Dans un premier temps, nous suggérons de diviser par deux le nombre de gardes à vue (dont on sait qu’elles ont atteint presque les 800 000 en 2009) d’ici à fin 2012. Nous préconisons, dans un deuxième temps, d’en faire une mesure tout-à-fait exceptionnelle, avant d’envisager, pourquoi pas, sa suppression.

Pourquoi vouloir réduire le champ de la garde à vue, voire envisager sa disparition (il y a plus de trente ans, les forces de gauche – communistes en tête – réclamaient cette suppression) ?

Avant d’entrer dans l’argumentaire, nous posons comme préalable que la garde à vue, là où elle sera éliminée (c’est-à-dire dans la majorité des affaires) ne devra évidemment être remplacée par rien d’autre qui y ressemblerait de près ou de loin.

Venons-en aux explications. Ce ne sont pas seulement les conditions de la garde à vue « à la française » qui posent problème, c’est aussi, en effet, son existence même. La garde à vue, le professeur Vedel l’a jadis souligné, est une atteinte gravissime aux Droits de l’Homme, une entrave majeure à la liberté d’aller et de venir, premier droit du citoyen.

Qu’un avocat accompagne aujourd’hui le gardé à vue durant les interrogatoires policiers est donc, ne serait-ce que pour respecter le droit européen, le moins que l’on puisse faire. Mais, encore une fois, c’est notoirement insuffisant. Pourquoi ?

Tous les gardés à vue évoquent une épreuve psychologique terrible. Et que dire de l’insalubrité, de la saleté répugnante de la plupart des locaux d’« accueil » des personnes détenues ?

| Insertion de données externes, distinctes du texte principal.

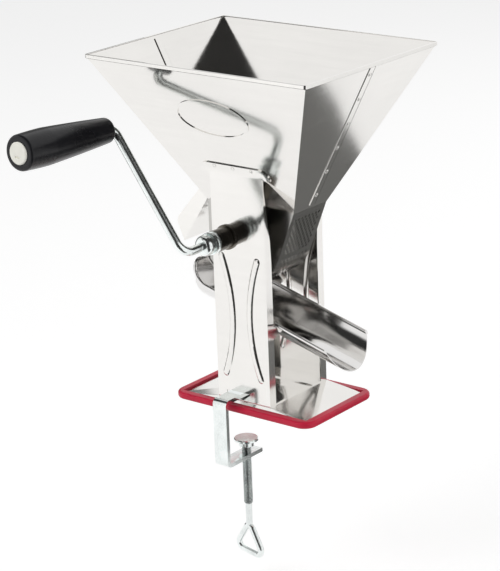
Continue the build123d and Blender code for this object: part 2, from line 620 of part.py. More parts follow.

C’est pourquoi la garde à vue est une mesure indéfendable, et plus encore dans un régime qui se veut démocratique et soucieux de la dignité humaine. Elle l’est par ailleurs parce qu’elle ne bénéficie pas des réelles garanties judiciaires qui accompagnent en principe l’exercice de pouvoirs administratifs susceptibles de léser les libertés individuelles. Il y a bien sûr un magistrat décideur : le procureur de la République, mais outre le fait que ce magistrat agit sous l’autorité du Garde des Sceaux – ce qui fait toujours douter de sa totale indépendance, et donc de sa qualité d’« autorité judiciaire » –, il faut souligner que, dans nombre d’affaires, au moins celles de faible gravité (ou supposées telles), faute de temps pour examiner chaque dossier, il « couvre », ou, pour dire les chose moins sèchement, confirme les décisions déjà prises en amont par les services de police ou de gendarmerie. Ce qui fait de la garde à vue, à cet égard, d’abord une expression du pouvoir policier. Ce n’est pas acceptable.

Il faut donc – et le plus tôt sera le mieux – limiter cette mesure. Ne la conservons, faute de mieux, que pour les flagrants délits et les crimes d’une particulière gravité. Dans les autres cas, inventons par exemple une « audition de témoignage » au domicile des personnes soupçonnées d’infractions délictuelles.